Re: [kernel-hardening] Re: [RFC v2][PATCH 04/11] x86: Implement __arch_rare_write_begin/unmap()

From: Andy Lutomirski
Date: Fri Apr 07 2017 - 12:15:07 EST


On Fri, Apr 7, 2017 at 6:30 AM, Mathias Krause <minipli@xxxxxxxxxxxxxx> wrote:
> On 7 April 2017 at 15:14, Thomas Gleixner <tglx@xxxxxxxxxxxxx> wrote:
>> On Fri, 7 Apr 2017, Mathias Krause wrote:
>>> On 7 April 2017 at 11:46, Thomas Gleixner <tglx@xxxxxxxxxxxxx> wrote:
>>> > Whether protected by preempt_disable or local_irq_disable, to make that
>>> > work it needs CR0 handling in the exception entry/exit at the lowest
>>> > level. And that's just a nightmare maintainence wise as it's prone to be
>>> > broken over time.
>>>
>>> It seems to be working fine for more than a decade now in PaX. So it
>>> can't be such a big maintenance nightmare ;)
>>
>> I really do not care whether PaX wants to chase and verify that over and
>> over. I certainly don't want to take the chance to leak CR0.WP ever and I
>> very much care about extra stuff to check in the entry/exit path.
>
> Fair enough. However, placing a BUG_ON(!(read_cr0() & X86_CR0_WP))
> somewhere sensible should make those "leaks" visible fast -- and their
> exploitation impossible, i.e. fail hard.
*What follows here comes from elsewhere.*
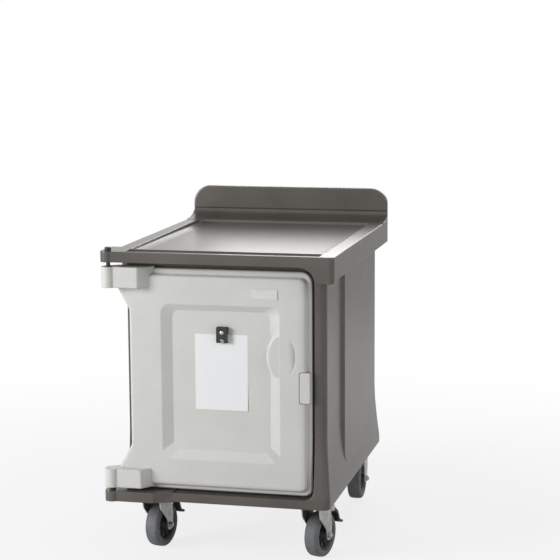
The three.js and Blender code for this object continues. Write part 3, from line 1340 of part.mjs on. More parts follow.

The leaks surely exist and now we'll just add an exploitable BUG.

>>> > It's valid (at least on x86) to have a shadow map with the same page
>>> > attributes but write enabled. That does not require any fixups of CR0 and
>>> > just works.
>>>
>>> "Just works", sure -- but it's not as tightly focused as the PaX
>>> solution which is CPU local, while your proposed solution is globally
>>> visible.
>>
>> Making the world and some more writeable hardly qualifies as tightly
>> focussed. Making the mapping concept CPU local is not rocket science
>> either. The question is whethers it's worth the trouble.
>
> No, the question is if the value of the concept is well understood and
> if people can see what could be done with such a strong primitive.
> Apparently not...

I think we're approaching this all wrong, actually. The fact that x86
has this CR0.WP thing is arguably a historical accident, and the fact
that PaX uses it doesn't mean that PaX is doing it the best way for
upstream Linux.

Why don't we start at the other end and do a generic non-arch-specific
implementation: set up an mm_struct that contains an RW alias of the
relevant parts of rodata and use use_mm to access it. (That is,
get_fs() to back up the old fs, set_fs(USER_DS),
use_mm(&rare_write_mm), do the write using copy_to_user, undo
everything.)

Then someone who cares about performance can benchmark the CR0.WP
approach against it and try to argue that it's a good idea. This
benchmark should wait until I'm done with my PCID work, because PCID
is going to make use_mm() a whole heck of a lot faster.

--Andy